Ajaran mitsaq ini mengajarkan kepada kita semua tentang bagaimana seorang hamba dapat kembali ke bentuk ilahiyah (jiwa mereka terpisah dari tubuh fisiknya) karena dengan spritual mereka telah menyatu dengan tuhan, mengajarkan pentingnya menjaga janji dan komitmen dalam hubungan dengan tuhan, dan mengajarkan kepada manusia untuk kembali ke bentuk ilahiyah dengan cara bersikap zuhud dan menjauhi kesenangan duniawi.
Fana’
Secara etimologi fana’ bermakna rusak, binasa, musnah, dan lenyap sedangkan secara terminologis fana’ adalah hilangnya sesuatu selain Allah dari dirinya. Orang yang mengalami kondisi fana’ akan sirna sifat-sifat tercela yang ada pada dirinya dan muncul sifat-sifat terpuji. Imam Junaid al-Baghdadi membagi fana’ menjadi tiga tingkatan yaitu:
- Fana’ moral: yaitu fana’ dari sifat, etika, dan tabiat/perilaku. Pada Tingkat ini fana’ berhubungan dengan tujuan kehidupan manusia/kehidupan yang aktif, yang disebut Imam Junaid sebagai sifat dan kualitas diri yang hendak dicapai manusia.

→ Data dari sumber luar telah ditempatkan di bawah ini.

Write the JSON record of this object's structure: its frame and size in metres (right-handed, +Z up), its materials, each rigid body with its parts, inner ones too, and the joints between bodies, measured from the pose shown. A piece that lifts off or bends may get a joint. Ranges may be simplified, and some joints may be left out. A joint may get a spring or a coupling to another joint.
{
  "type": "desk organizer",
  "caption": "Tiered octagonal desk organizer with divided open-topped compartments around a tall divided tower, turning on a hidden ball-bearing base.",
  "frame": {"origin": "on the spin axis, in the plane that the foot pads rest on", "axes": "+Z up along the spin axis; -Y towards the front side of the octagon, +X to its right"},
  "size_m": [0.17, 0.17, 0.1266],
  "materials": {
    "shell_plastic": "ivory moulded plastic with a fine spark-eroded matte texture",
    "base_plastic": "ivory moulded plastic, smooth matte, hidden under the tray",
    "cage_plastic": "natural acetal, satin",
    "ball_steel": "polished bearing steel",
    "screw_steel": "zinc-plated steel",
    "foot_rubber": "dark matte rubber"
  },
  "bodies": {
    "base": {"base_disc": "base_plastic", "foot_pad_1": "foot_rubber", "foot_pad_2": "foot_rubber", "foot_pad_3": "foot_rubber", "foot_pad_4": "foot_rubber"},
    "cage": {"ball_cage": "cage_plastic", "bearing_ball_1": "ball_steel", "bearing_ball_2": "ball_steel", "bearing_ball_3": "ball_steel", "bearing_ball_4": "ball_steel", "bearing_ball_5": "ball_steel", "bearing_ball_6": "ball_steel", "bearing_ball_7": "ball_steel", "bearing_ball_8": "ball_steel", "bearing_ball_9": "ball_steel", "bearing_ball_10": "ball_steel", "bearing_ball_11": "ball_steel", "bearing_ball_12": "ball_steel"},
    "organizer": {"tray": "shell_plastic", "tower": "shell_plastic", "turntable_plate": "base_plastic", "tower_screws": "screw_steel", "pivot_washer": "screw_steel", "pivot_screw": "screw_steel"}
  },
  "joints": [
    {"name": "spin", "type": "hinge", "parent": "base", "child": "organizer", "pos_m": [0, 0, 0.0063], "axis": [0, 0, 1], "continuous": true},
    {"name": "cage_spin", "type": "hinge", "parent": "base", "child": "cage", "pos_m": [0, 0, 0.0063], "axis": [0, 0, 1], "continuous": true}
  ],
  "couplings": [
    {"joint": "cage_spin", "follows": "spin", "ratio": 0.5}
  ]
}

- Fana’ mental: yaitu fana’ dari sifat transaksional dalam ibadah kepada Allah, dengan menyerahkan harapan dan keinginan hanya kepada Allah. Tingkatan ini adalah implikasi bahwa manusia harus mampu menjauhkan diri dari kenikmatan dunia.

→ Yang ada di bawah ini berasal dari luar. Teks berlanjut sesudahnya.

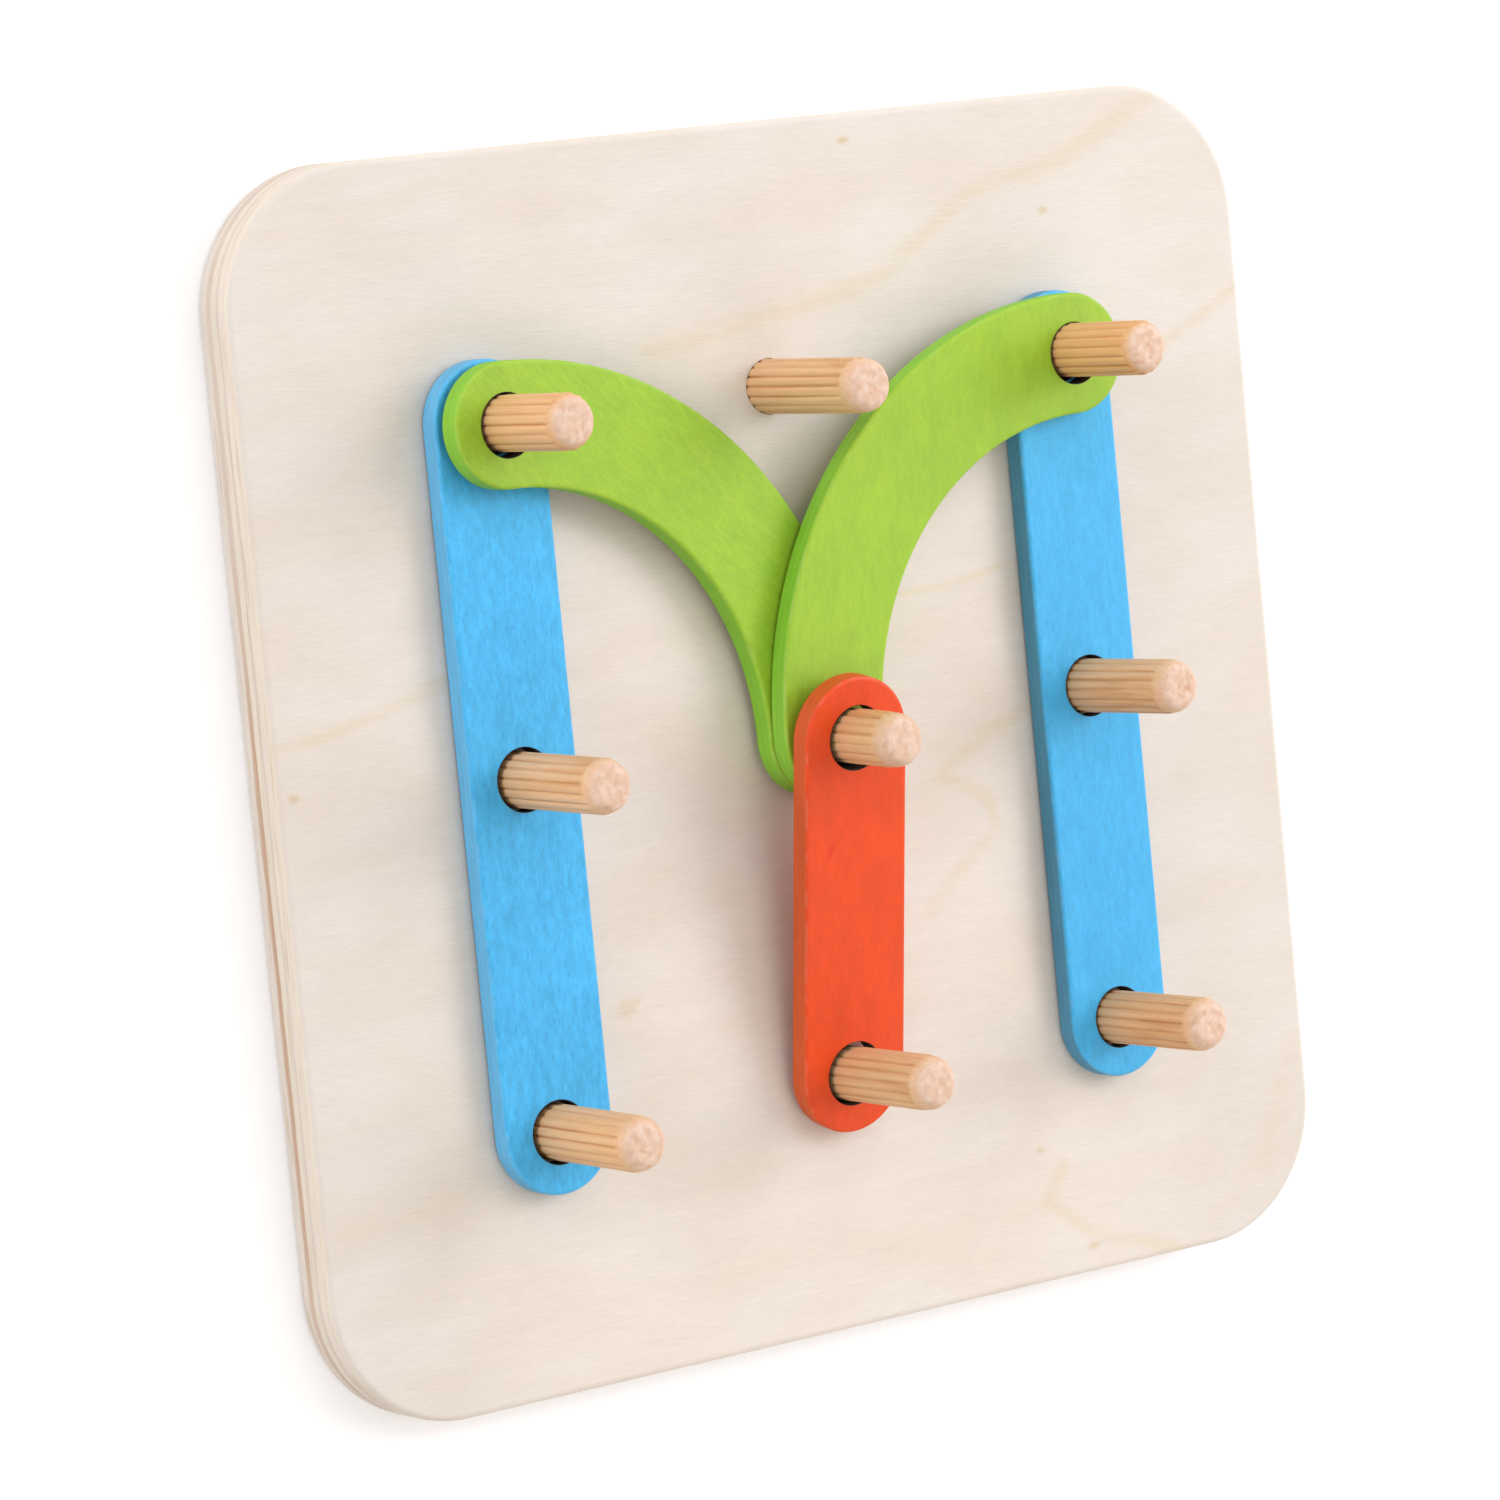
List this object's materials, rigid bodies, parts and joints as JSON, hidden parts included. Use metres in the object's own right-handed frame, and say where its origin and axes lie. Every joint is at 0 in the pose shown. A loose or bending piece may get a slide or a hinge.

- Fana’ dari penglihatan, pada tingkatan ini manusia akan mengalami kehilangan kesadaran karena sudah mencapai tingkat tauhid.
Tauhid
Pembahasan mengenai tauhid dalam tasawuf berbeda dengan pembahasan tauhid pada ilmu fikih yang membahas tentang sifat sifat Allah. Bagi kaum sufi berprilaku baik dalam kehidupan sehari-hari adalah makna tauhid yang sebenar-benarnya. Bagi kaum sufi tauhid adalah bersatunya antara hamba dengan Allah dan sirnanya keinginan seorang hamba selain keinginan untuk kekal bersama-Nya. Dalam risalahnya Imam Junaid mengklasifikasikan tauhid menggunakan sudut pandang psikologi dan etika. Isi risalah berdasarkan pengalaman serta pemahaman yang dibagi menjadi empat tingkatan yaitu:
- Pertama: Tauhid orang awam, yaitu pengakuan atas keesaan Allah (الإقرار بوحدانية الله)

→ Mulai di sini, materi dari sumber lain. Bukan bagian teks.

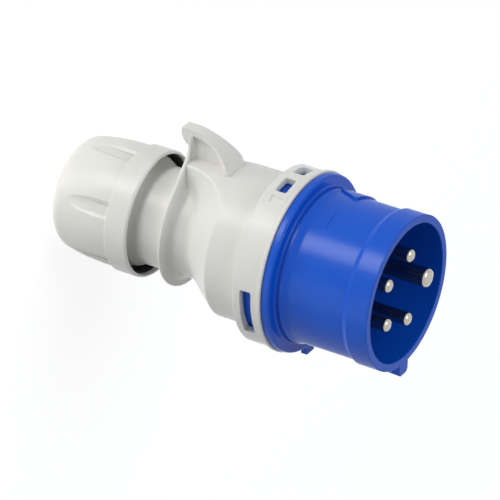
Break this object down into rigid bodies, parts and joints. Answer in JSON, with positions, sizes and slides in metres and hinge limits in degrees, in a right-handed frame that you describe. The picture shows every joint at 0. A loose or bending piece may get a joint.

- Kedua: Tauhid orang-orang yang menguasai ilmu agama, yaitu pengakuan atas keesaan Allah yang diiringi dengan melaksanakan seluruh perintah Allah serta menjauhi segala larangannya karena mereka memiliki rasa takut kepada Allah dan karena hasrat mereka sendiri.
- Ketiga dan keempat adalah Tauhid yang dialami oleh orang-orang terpilih yang memiliki pengetahuan ma’rifat.